Crows can be a lot like us. They can use tools, they can figure out complex puzzles and they predominantly favour one side over another when using tools.
Although we don't really understand how handedness happens, we now know why New Caledonian crows -- famous for their use of tools, such as using sticks to extract grubs from burrows -- are left- or right-beaked. According to a team of researchers at the University of Oxford, it's because one eye is usually stronger than the other.
"If you were holding a brush in your mouth and one of your eyes [was] better than the other at brush length, you would hold the brush so that its tip fell in view of the better eye," said co-author Alejandro Kacelnik. "This is what the crows do."
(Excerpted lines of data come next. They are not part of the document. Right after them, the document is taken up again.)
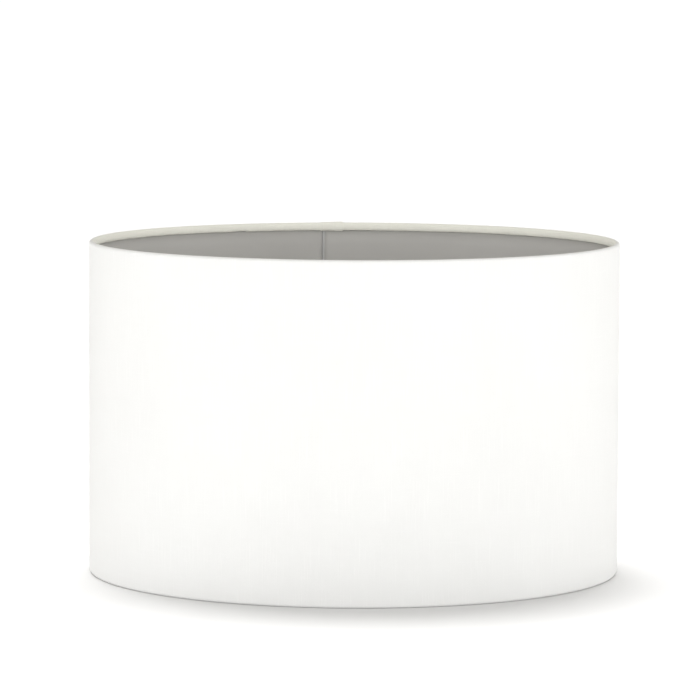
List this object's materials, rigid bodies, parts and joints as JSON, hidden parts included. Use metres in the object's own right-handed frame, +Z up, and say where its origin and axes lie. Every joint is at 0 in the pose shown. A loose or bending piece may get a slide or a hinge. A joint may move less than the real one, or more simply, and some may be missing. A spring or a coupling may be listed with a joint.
{
  "type": "lamp shade",
  "caption": "Wide round drum lamp shade in white cloth on a stiff lining, with rolled rims, a lapped seam and a wire fitter with a lift-out reducer ring.",
  "frame": {"origin": "centre of the circle that the shade stands on", "axes": "+Z up along the drum's axis, through the hole for the lamp holder; the cloth's seam is on the +Y side"},
  "size_m": [0.3999, 0.4007, 0.25],
  "materials": {
    "cover_cloth": "fine slubby plain weave, matt",
    "lining_plastic": "smooth sheet, soft sheen",
    "ring_steel": "white coated wire",
    "white_metal": "white coated, satin",
    "tape": "double-sided tape",
    "reducer_plastic": "moulded white, satin"
  },
  "bodies": {
    "shade": {"outer_cover": "cover_cloth", "lining_panel": "lining_plastic", "top_hem": "cover_cloth", "bottom_hem": "cover_cloth", "seam_lap": "cover_cloth", "seam_tape": "tape", "top_ring": "ring_steel", "bottom_ring": "ring_steel", "top_ring_tape": "tape", "bottom_ring_tape": "tape", "carrier_ring": "white_metal", "spoke_1": "white_metal", "spoke_2": "white_metal", "spoke_3": "white_metal"},
    "reducer": {"reducer_ring": "reducer_plastic"}
  },
  "joints": [
    {"name": "reducer_lift", "type": "slide", "parent": "shade", "child": "reducer", "axis": [0, 0, 1], "range_m": [0, 0.25]}
  ]
}
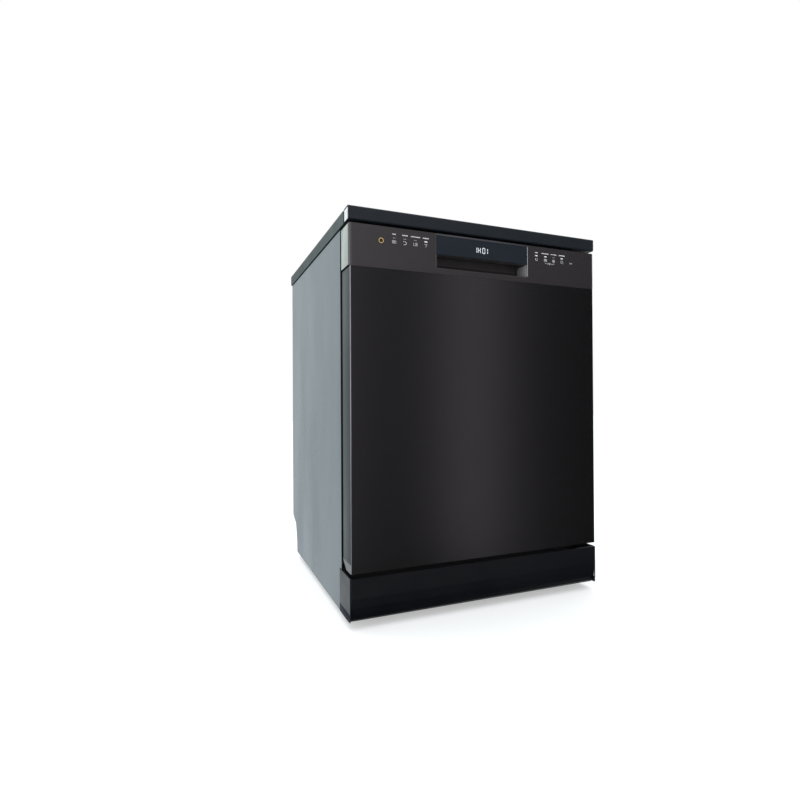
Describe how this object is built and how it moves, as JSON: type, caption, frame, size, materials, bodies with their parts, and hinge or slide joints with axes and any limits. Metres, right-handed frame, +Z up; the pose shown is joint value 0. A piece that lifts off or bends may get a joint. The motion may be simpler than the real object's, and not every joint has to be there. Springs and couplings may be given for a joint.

The way the birds tilt their heads allows them to keep the tip of the stick in view of the eye on the opposite side of their head, the researchers said. Also, their study suggested that their extreme binocular vision -- that is, a very wide field of view compared to other species -- is optimised for viewing with one eye at a time.
"Binocular vision is often connected to allowing the brain to compare the images seen by each eye, inferring properties of the scene from the differences between these images," said study leader Antone Martinho. "We thought that their binocular fields would facilitate binocular vision, perhaps allowing the birds to judge the distance from tool tip to target. It turned out that, most frequently, they only see the tool tip and target with one eye at a time."
What this suggests is that the crows' wide field of view didn't develop so much for binocular vision as it did to allow a wider field of view for monocular vision; that is, to allow each eye to be able to see what is on the other side of the crow's beak.
To arrive at this conclusion, the team performed an eye dominance test on nine crows to determine which eye they favoured. Four of the crows were right biased, while five were left biased. They then studied the crows using tools; using the tools, three crows were found to be right biased, while six were left biased. Although it was not a perfect predictor, eye dominance turned out to be a pretty reliable predictor for which side the crow preferred to use tools.
This is in contrast to humans, whose handedness, as far as we know, has no causative link to eye dominance.
"This contrasts with humans species-wide motor laterality and uncorrelated motor-visual laterality, possibly because bill-held tools are viewed monocularly and move in concert with eyes, whereas hand-held tools are visible to both eyes and allow independent combinations of eye preference and handedness," the study reads. "This difference may affect other models of coordination between vision and mechanical control, not necessarily involving tools."
But that doesn't mean we need to say goodbye to kinship with our feathered friends: "Birds and humans face similar problems in tool use and many other activities," Kacelnik said. "Studying similar problems across species helps to put all of them in perspective."
Plus, crows rock some sweet shreds.
The full study, "Monocular tool control, eye dominance, and laterality in New Caledonian crows", can be found online in the journal Current Biology.